►

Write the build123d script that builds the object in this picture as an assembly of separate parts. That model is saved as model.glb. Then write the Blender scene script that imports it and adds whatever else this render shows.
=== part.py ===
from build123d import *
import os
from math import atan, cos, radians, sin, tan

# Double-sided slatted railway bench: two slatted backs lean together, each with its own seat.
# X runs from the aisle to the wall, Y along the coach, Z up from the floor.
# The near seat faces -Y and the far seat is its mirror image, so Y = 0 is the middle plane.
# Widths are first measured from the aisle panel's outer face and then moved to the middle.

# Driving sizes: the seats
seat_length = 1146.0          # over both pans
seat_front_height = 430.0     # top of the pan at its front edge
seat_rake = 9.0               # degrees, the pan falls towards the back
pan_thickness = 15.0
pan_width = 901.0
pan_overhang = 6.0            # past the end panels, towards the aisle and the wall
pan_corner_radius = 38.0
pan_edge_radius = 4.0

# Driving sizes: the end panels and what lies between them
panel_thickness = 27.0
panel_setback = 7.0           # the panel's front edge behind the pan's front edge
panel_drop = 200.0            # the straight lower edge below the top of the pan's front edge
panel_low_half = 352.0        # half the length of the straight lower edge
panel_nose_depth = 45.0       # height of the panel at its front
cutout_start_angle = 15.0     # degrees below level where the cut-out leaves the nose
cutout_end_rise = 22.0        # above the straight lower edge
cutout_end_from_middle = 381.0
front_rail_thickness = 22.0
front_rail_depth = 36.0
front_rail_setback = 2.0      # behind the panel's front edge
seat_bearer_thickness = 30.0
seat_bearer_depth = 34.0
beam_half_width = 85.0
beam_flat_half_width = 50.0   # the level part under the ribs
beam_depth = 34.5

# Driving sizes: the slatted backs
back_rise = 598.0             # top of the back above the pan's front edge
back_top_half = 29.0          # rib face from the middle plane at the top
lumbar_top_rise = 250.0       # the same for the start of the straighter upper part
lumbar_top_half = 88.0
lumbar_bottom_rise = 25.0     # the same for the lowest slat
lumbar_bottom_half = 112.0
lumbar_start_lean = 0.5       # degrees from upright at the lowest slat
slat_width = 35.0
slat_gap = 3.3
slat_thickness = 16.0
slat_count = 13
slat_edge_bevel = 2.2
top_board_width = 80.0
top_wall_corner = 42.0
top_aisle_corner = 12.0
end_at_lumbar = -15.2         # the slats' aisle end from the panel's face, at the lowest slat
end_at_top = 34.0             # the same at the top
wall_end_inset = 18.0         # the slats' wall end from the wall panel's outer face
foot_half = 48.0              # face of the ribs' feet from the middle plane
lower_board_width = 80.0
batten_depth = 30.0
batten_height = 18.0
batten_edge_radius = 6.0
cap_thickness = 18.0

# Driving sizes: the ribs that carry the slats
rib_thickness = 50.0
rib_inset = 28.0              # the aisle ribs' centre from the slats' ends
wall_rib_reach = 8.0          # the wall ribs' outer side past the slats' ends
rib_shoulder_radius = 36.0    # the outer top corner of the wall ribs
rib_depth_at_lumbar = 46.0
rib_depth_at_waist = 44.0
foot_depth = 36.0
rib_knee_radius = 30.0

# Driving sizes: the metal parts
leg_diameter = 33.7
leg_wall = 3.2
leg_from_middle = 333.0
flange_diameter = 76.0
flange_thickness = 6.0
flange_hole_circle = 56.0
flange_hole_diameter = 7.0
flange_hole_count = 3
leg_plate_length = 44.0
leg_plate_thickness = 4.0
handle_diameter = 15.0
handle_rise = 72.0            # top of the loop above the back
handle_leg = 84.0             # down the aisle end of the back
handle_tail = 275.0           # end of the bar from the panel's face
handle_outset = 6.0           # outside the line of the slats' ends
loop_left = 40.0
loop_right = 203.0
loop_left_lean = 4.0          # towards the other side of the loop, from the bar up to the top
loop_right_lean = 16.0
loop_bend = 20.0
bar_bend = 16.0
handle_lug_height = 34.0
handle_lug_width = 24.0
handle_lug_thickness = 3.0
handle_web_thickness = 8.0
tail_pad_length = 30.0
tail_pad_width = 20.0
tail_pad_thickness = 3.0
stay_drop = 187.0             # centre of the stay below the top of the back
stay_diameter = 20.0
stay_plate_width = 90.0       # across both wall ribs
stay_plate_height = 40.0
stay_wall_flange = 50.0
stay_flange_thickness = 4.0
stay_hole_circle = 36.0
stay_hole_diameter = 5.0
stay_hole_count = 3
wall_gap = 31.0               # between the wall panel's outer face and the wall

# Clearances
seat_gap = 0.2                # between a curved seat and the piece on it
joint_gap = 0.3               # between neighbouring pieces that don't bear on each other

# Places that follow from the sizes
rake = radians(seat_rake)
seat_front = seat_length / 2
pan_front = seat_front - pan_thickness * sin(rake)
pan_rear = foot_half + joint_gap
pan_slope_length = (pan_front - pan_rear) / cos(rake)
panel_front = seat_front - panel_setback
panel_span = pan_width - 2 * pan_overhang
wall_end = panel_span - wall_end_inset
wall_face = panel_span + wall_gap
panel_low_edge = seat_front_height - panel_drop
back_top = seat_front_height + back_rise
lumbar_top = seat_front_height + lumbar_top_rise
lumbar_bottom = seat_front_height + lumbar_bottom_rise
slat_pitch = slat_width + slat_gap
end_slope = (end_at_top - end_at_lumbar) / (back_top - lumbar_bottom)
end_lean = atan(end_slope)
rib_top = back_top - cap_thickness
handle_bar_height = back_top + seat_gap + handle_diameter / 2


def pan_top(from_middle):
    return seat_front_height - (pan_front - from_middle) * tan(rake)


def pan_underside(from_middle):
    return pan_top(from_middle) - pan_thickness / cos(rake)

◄
►

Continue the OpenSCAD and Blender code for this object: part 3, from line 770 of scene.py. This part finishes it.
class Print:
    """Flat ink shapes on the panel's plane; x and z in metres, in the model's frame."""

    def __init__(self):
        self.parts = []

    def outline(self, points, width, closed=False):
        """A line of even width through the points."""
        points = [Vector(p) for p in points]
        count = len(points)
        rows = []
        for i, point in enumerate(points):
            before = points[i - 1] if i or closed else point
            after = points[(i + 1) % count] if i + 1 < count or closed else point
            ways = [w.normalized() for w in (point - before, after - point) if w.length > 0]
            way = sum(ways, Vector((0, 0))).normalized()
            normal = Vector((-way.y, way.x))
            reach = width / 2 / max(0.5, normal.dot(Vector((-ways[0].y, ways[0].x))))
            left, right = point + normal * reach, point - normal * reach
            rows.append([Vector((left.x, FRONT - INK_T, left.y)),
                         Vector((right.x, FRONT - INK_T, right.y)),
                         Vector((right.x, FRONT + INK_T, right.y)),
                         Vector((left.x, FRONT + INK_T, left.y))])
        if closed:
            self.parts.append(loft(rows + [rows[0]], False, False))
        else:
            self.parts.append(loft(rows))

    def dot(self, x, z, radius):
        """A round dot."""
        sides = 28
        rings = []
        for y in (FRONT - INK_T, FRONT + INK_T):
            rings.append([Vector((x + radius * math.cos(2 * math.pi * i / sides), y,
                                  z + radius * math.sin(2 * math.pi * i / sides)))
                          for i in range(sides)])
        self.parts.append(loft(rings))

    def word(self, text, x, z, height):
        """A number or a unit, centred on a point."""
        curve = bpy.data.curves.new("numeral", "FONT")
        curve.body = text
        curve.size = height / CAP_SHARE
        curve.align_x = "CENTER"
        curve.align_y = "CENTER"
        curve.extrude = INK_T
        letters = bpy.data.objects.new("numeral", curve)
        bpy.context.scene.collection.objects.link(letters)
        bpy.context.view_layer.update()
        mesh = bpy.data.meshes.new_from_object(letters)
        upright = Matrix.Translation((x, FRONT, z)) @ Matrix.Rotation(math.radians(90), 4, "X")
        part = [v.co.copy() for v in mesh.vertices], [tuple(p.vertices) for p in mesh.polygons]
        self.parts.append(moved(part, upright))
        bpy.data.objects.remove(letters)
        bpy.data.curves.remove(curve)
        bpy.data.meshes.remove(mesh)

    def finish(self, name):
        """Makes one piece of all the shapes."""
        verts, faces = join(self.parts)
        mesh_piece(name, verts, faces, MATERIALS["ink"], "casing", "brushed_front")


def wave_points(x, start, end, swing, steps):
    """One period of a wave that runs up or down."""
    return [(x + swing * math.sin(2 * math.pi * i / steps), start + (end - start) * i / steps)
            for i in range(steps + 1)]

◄

What the exercise asks: Take the line containing "Write the build123d" and the line containing "from math import atan, cos, radians, sin, tan". Write out both and all lines between, exactly, and nothing more.

Written reply:
Write the build123d script that builds the object in this picture as an assembly of separate parts. That model is saved as model.glb. Then write the Blender scene script that imports it and adds whatever else this render shows.
=== part.py ===
from build123d import *
import os
from math import atan, cos, radians, sin, tan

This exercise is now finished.